On speaking about race relations to a Vancouver writers' fest crowd:

"I didn't set out to address this topic. But I do acknowledge the sad fact that many people in New Orleans are poor, and a huge proportion of these poor are African-American. They knocked down a lot of housing projects after Katrina, and the rich white folks were not exactly rushing to stop them. I wanted to get this relationship across in the book.

"For example, the character of Fearius is as stuck as anybody ever was. What's he going to do? He can't duck out, he has to keep on with the life his older brother carved out for him. And Philomenia [from a rich white southern family] is as responsible for his plight as any thugs out there. She turns a blind eye to those in need of help. So in the ending, I wanted to flip it. I wanted a high-up white woman to be directly responsible for violence, instead of blaming it on thugs."

On fear born of criminal violence experienced first hand:

"Joseph and I witnessed a murder, a young African-American kid died in Joseph's arms. We watched it happen point blank. At one point the shooter was ready to kill us as well. We opted to call ourselves witnesses, despite the kind woman who took us into her house after the shooting and said, 'No honey, don't you tell anyone anything.' There is such fear there around being a witness.

"There's currently a seven per cent conviction rate -- criminals essentially roam free because no one in their right mind wants to testify. We knew what we were risking as witnesses, and still the shooter was never caught. I remember Joseph looking down at his bloody jeans that day. It was terrible. The kid had been shot in the head in front of us, like, boom [Amanda's eyes narrow and she makes a trigger motion against her skull]. There was a lot of fear. I guess this was the spark for some major scenes in the book."

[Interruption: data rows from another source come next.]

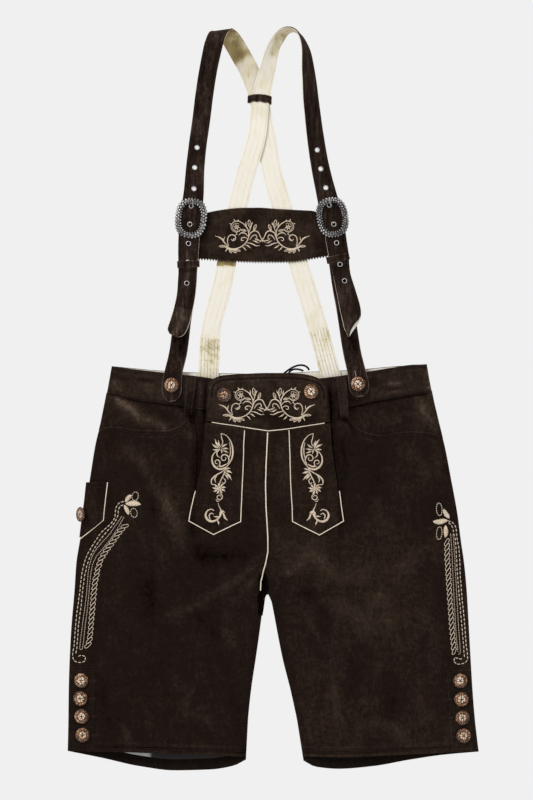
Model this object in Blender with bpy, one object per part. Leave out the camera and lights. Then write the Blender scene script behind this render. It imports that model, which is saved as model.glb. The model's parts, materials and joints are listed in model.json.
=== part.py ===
"""Lederhosen with H-shaped braces, laid flat on their back.

Frame: +X to the garment's left-hand edge as one looks down on its front, +Y towards the shoulders, +Z up, away from
the surface that the garment lies on. Tables are in millimetres; meshes are made in metres.
The back lies flat on the surface. The front arches over it, so the waist and the legs stay open as flattened tubes.
Each piece that is cut and sewn on is one closed solid, and pieces keep GAP between them.
"""

import math

import bpy
import numpy as np

# ---------------------------------------------------------------- driving dimensions, mm
GAP = 0.3
SUEDE = 1.5  # thickness of the outer leather
LINING = 1.0  # thickness of facings and linings
EDGE_Z = 3.3  # outer face of the front where it meets the back at the side seam
CROTCH_Y = -277.5
SLIT_Y = -131.0  # where the flap slits end, under the shields
PIPING = 2.3  # width of the cream piping
LAY = 1.8  # one layer of suede with its gap
SEWN = 0.7  # what is sewn on stands this far off, so that facets of different sizes stay apart

BUTTON_R, BUTTON_H = 10.3, 3.2
STRAP_TAB = 2.4  # the lower strap is doubled leather

FOLD_R = 23.0  # left shoulder fold: bend radius,
FOLD_AXIS = 7.5  # tilt of the fold line from X, degrees,
FOLD_HELIX = 24.0  # and the angle at which the strap runs round it
FOLD_TOP_Y = 537.6  # highest point of the fold, along its own normal


def table(columns, *rows):
    """Named columns from rows."""
    return {name: np.array([row[i] for row in rows], float) for i, name in enumerate(columns.split())}


def smooth(t):
    t = np.clip(t, 0.0, 1.0)
    return t * t * (3 - 2 * t)


def hermite(xs, ys, x):
    """Smooth curve through (xs, ys), xs rising."""
    x = min(max(x, xs[0]), xs[-1])
    k = min(max(int(np.searchsorted(xs, x)) - 1, 0), len(xs) - 2)
    d = np.diff(ys) / np.diff(xs)

    def slope(i):
        if i == 0:
            return d[0]
        if i == len(xs) - 1:
            return d[-1]
        return 0.0 if d[i - 1] * d[i] <= 0 else 2 * d[i - 1] * d[i] / (d[i - 1] + d[i])

    h = xs[k + 1] - xs[k]
    t = (x - xs[k]) / h
    return float(
        (2 * t**3 - 3 * t**2 + 1) * ys[k]
        + (t**3 - 2 * t**2 + t) * h * slope(k)
        + (-2 * t**3 + 3 * t**2) * ys[k + 1]
        + (t**3 - t**2) * h * slope(k + 1)
    )


def at(tab, column, y, key="y"):
    order = np.argsort(tab[key])
    return hermite(tab[key][order], tab[column][order], y)


# ---------------------------------------------------------------- the shorts' outline
OUTLINE = table(
    "y left right crown",
    (50, -233.0, 223.5, 12),
    (27, -237.0, 228.5, 12),
    (3, -241.5, 232.0, 13),
    (-20, -247.0, 237.0, 14),
    (-43, -251.5, 243.0, 14),
    (-66, -257.0, 249.5, 15),
    (-112, -264.5, 258.5, 16),
    (-170, -273.5, 269.0, 16),
    (-205, -279.5, 273.5, 16),
    (-240, -285.0, 278.5, 15),
    (-277, -287.5, 282.0, 15),
    (-345, -293.0, 286.0, 17),
    (-422, -296.0, 290.5, 18),
    (-466, -296.5, 294.0, 17),
    (-513, -297.5, 299.5, 15),
)
CENTRE_SEAM = table(
    "y x",
    (40, -8.0),
    (-47, -7.0),
    (-78, -8.5),
    (-124, -10.0),
    (-159, -9.5),
    (-194, -7.0),
    (-217, -6.5),
    (-240, -10.0),
    (-252, -12.5),
    (-277.5, -12.0),
)
INSEAM = table(
    "y left right",
    (-277.5, -12.0, -10.5),
    (-286.5, -12.5, -3.5),
    (-309.5, -15.0, 1.5),
    (-344.5, -19.5, 8.0),
    (-379, -24.5, 15.0),
    (-422.5, -31.0, 26.0),
    (-466, -35.5, 35.5),
    (-513, -38.5, 45.0),
)
FRONT_HEM = table(
    "share left right",  # share of the leg's width from the outer seam
    (0.0, -511.5, -511.5),
    (0.3, -512.5, -514.5),
    (0.55, -514.5, -517.5),
    (0.8, -517.0, -520.0),
    (1.0, -520.5, -520.0),
)
BACK_HEM = table(
    "share left right",
    (0.0, -512.0, -513.0),
    (0.2, -522.5, -517.5),
    (0.4, -534.0, -525.0),
    (0.6, -540.3, -534.0),
    (0.8, -539.0, -538.0),
    (0.93, -533.5, -535.0),
    (1.0, -524.5, -526.0),
)
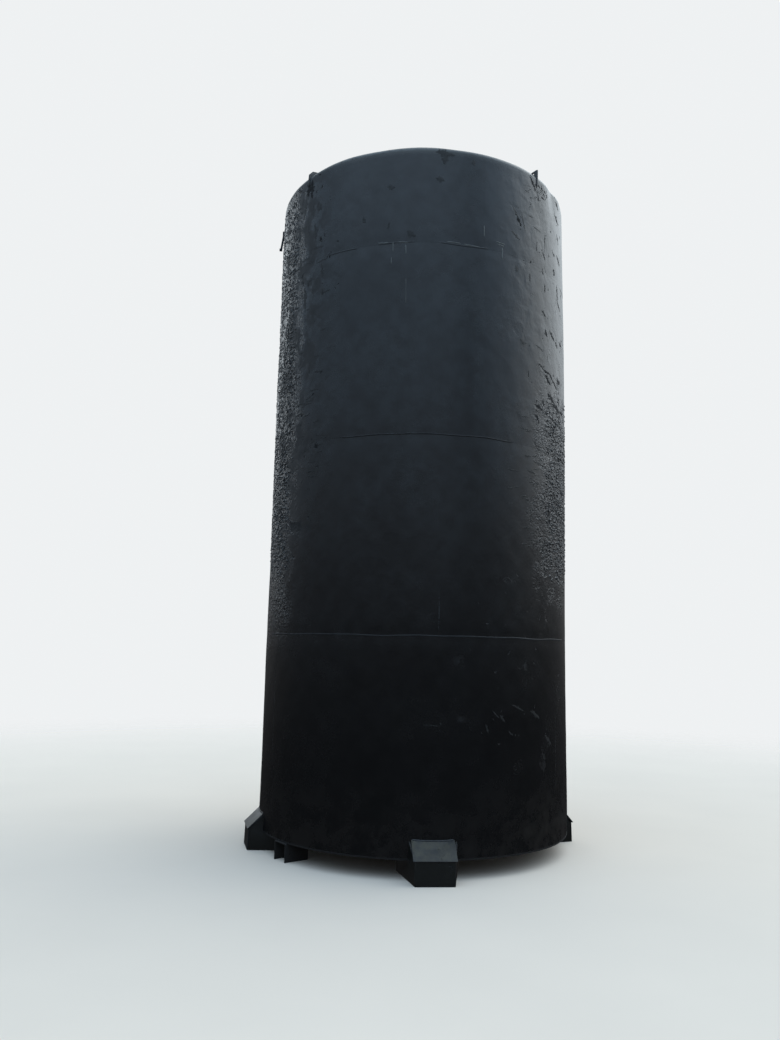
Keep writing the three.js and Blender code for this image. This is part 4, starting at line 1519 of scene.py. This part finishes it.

On punk, power and Fearius:

"To instill fear is power. I have a punk rock background, and I remember being absolutely addicted to the feeling of walking down the street in huge combat boots and seeing the looks on old ladies' faces as I passed. Punk may not inspire that kind of fear anymore, but it's a similar feeling. Fearius puts on a coat of bravado, which is his attempt at dealing with his own fear. He's still a kid, 15 years old, and you know from the start that things will go wrong for him. It's very much about power."

On what's next:

"At the moment, Joseph and I are co-writing the screenplay for his novel Three Day Road. We've been working with Edward James Olmos from Battlestar Galactica.

"The response to the book in New Orleans has been overwhelmingly positive. It'll always be home to me, even if I don't live there forever. I don't know if it's a city to retire to -- Joseph and I have actually been thinking about moving to Vancouver someday."